What is required >>
Using the listing below, copy exactly the lines from the one containing "pieces, middle = build()" to the one containing "points = [vertex.co", both lines included, and no others.

Provided data >>
================

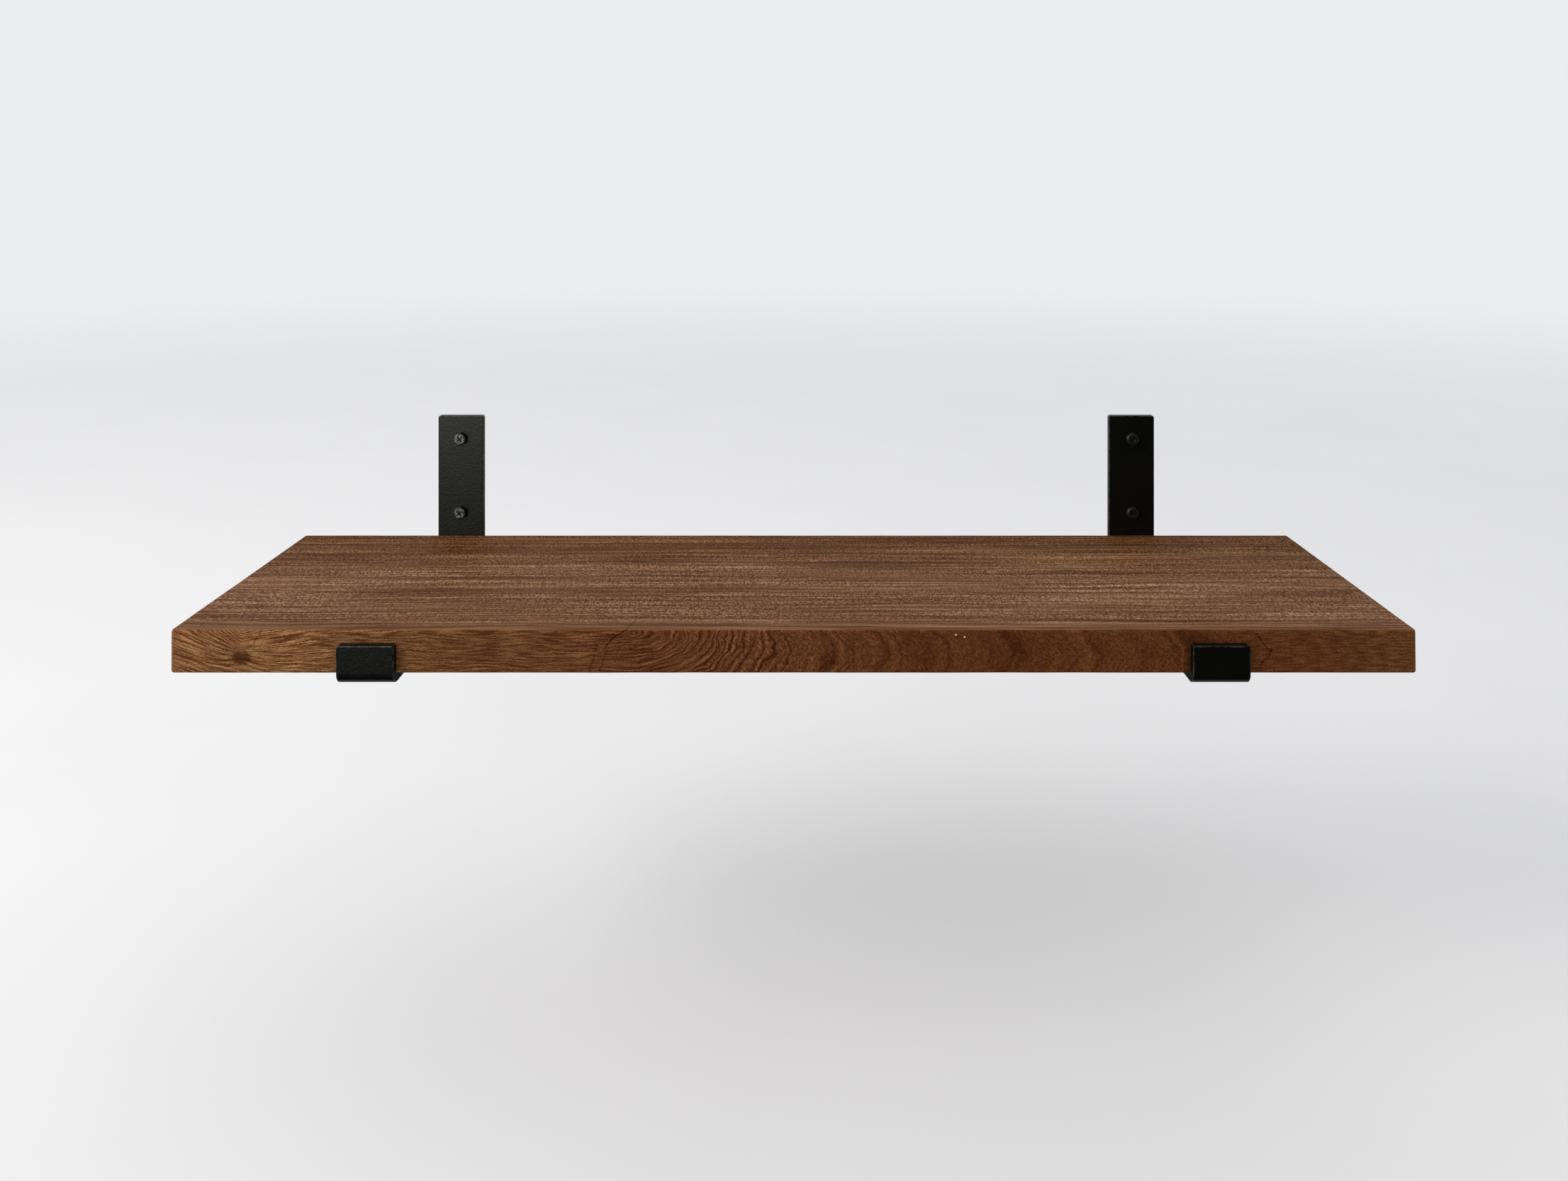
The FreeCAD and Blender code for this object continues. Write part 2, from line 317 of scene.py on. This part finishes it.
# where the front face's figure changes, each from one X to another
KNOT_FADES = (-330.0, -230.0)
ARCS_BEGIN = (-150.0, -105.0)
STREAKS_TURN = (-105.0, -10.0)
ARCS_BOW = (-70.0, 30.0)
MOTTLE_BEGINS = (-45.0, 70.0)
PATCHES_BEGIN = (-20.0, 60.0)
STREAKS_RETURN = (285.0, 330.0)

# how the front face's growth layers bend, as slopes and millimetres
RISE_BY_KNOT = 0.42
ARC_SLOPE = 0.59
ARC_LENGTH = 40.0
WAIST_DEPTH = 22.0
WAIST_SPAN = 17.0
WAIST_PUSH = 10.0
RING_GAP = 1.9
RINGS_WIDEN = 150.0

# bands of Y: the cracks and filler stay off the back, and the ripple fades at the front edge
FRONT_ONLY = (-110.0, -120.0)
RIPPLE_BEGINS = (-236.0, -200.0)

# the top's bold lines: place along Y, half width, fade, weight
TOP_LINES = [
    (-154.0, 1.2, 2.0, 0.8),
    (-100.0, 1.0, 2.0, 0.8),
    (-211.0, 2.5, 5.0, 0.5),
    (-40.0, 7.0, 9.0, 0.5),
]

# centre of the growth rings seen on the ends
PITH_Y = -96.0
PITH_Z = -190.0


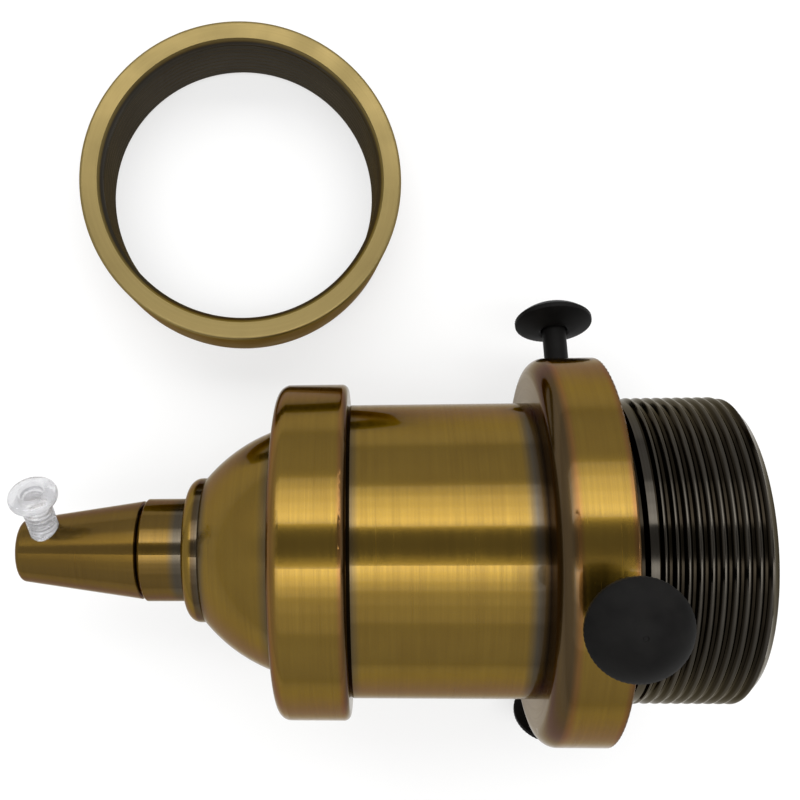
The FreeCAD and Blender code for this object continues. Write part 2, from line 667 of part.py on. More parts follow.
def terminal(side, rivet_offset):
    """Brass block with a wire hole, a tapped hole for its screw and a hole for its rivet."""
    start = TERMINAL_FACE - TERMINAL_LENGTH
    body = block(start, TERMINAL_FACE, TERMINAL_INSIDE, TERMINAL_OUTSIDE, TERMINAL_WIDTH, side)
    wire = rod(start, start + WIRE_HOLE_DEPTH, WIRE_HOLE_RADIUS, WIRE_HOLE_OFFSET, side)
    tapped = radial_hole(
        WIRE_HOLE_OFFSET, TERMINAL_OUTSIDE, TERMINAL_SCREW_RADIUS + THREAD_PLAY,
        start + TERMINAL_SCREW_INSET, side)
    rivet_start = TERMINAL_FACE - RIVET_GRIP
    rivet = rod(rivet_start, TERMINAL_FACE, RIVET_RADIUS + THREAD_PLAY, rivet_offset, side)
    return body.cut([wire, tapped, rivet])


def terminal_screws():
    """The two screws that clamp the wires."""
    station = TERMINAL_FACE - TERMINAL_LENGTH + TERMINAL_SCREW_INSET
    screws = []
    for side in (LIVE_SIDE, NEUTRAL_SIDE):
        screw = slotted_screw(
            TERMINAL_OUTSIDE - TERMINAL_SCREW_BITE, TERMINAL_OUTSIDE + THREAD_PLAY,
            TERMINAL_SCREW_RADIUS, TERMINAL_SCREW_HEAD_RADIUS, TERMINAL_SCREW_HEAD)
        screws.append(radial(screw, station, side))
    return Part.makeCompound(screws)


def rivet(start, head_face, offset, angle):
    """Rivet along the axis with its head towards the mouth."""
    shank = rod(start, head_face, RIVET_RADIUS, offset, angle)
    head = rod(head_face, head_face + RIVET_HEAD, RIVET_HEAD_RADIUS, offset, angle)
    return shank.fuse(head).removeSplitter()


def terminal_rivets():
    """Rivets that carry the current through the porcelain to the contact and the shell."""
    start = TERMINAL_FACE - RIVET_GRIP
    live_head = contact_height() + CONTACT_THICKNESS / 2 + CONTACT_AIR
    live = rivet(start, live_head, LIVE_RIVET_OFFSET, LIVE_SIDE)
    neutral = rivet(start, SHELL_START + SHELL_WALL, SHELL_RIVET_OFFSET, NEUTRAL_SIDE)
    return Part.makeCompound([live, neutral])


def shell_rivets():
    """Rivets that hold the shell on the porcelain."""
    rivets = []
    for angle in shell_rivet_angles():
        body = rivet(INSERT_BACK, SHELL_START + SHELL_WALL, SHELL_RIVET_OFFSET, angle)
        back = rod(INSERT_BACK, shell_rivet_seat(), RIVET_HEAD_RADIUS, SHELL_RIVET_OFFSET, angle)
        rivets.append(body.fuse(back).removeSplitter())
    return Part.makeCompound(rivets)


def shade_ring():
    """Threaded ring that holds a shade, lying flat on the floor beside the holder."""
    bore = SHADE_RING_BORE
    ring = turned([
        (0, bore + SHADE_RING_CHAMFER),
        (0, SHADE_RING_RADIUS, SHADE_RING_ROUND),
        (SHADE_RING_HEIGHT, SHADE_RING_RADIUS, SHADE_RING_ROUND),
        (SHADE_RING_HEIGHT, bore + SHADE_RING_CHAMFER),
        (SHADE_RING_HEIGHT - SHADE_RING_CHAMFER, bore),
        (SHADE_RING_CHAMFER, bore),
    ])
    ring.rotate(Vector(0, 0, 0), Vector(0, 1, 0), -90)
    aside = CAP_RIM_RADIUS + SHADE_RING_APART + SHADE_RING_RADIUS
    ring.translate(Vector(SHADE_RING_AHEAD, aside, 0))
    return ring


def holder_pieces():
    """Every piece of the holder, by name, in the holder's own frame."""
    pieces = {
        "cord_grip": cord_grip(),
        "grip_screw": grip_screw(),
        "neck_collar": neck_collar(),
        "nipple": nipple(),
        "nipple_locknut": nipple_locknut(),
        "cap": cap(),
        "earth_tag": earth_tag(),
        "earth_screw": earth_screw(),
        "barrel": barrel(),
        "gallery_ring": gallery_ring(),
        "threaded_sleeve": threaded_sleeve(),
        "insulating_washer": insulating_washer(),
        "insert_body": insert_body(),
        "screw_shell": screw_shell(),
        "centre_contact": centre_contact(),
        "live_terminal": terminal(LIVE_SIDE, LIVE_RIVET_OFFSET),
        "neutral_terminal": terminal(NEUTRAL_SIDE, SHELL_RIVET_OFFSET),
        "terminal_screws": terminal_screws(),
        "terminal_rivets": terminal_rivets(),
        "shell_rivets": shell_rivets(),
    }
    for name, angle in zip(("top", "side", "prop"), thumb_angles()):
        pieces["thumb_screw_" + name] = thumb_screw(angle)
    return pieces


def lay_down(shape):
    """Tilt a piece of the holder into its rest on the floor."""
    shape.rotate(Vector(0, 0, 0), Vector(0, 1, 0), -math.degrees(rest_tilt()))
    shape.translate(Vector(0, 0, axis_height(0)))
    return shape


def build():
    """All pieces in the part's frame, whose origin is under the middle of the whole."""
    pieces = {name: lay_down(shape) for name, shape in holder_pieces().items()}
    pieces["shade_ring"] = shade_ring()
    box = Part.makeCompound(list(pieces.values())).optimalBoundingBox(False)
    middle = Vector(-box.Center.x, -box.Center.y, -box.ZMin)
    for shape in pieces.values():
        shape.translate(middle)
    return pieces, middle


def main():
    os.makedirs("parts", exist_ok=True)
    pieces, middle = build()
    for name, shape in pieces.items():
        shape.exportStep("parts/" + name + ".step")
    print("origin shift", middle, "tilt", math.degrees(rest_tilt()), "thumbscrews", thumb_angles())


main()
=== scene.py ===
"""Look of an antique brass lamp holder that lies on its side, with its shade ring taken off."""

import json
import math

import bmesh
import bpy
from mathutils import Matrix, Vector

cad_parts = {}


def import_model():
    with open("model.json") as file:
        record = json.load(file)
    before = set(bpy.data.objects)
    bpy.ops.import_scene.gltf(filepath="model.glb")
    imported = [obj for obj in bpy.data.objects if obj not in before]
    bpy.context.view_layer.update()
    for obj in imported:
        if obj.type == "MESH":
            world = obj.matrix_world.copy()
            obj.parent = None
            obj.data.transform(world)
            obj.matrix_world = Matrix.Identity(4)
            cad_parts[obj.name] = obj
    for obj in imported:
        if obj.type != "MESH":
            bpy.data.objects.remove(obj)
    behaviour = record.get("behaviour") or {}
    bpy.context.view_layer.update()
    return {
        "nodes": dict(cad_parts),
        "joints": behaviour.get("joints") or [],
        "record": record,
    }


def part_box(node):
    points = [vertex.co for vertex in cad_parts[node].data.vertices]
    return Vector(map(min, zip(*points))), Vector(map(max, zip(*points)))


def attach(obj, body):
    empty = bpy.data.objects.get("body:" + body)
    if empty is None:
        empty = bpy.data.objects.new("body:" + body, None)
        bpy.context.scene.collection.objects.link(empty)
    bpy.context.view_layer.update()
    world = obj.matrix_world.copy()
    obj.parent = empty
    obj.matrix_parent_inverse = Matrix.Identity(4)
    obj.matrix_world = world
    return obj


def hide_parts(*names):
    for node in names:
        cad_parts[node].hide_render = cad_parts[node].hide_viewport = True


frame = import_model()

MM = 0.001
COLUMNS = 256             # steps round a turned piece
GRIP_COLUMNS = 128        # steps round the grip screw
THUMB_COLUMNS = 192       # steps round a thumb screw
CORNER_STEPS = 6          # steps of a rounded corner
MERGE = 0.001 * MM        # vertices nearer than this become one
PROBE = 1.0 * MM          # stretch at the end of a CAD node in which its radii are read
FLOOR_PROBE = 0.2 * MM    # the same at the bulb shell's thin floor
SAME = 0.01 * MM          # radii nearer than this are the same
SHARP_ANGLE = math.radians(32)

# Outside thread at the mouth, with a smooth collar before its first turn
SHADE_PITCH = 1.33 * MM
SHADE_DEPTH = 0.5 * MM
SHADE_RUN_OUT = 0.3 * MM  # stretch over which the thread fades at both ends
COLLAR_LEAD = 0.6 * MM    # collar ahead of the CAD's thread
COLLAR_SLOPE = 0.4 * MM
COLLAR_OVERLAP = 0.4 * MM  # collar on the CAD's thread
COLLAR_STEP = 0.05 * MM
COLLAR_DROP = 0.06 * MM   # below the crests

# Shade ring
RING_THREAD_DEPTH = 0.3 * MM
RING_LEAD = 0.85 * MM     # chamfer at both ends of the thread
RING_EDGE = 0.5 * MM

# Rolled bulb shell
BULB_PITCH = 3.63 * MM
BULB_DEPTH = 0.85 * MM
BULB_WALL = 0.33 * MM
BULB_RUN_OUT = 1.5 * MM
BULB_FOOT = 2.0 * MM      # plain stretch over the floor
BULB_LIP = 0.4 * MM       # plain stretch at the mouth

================

Worked answer >>
    pieces, middle = build()
    for name, shape in pieces.items():
        shape.exportStep("parts/" + name + ".step")
    print("origin shift", middle, "tilt", math.degrees(rest_tilt()), "thumbscrews", thumb_angles())


main()
=== scene.py ===
"""Look of an antique brass lamp holder that lies on its side, with its shade ring taken off."""

import json
import math

import bmesh
import bpy
from mathutils import Matrix, Vector

cad_parts = {}


def import_model():
    with open("model.json") as file:
        record = json.load(file)
    before = set(bpy.data.objects)
    bpy.ops.import_scene.gltf(filepath="model.glb")
    imported = [obj for obj in bpy.data.objects if obj not in before]
    bpy.context.view_layer.update()
    for obj in imported:
        if obj.type == "MESH":
            world = obj.matrix_world.copy()
            obj.parent = None
            obj.data.transform(world)
            obj.matrix_world = Matrix.Identity(4)
            cad_parts[obj.name] = obj
    for obj in imported:
        if obj.type != "MESH":
            bpy.data.objects.remove(obj)
    behaviour = record.get("behaviour") or {}
    bpy.context.view_layer.update()
    return {
        "nodes": dict(cad_parts),
        "joints": behaviour.get("joints") or [],
        "record": record,
    }


def part_box(node):
    points = [vertex.co for vertex in cad_parts[node].data.vertices]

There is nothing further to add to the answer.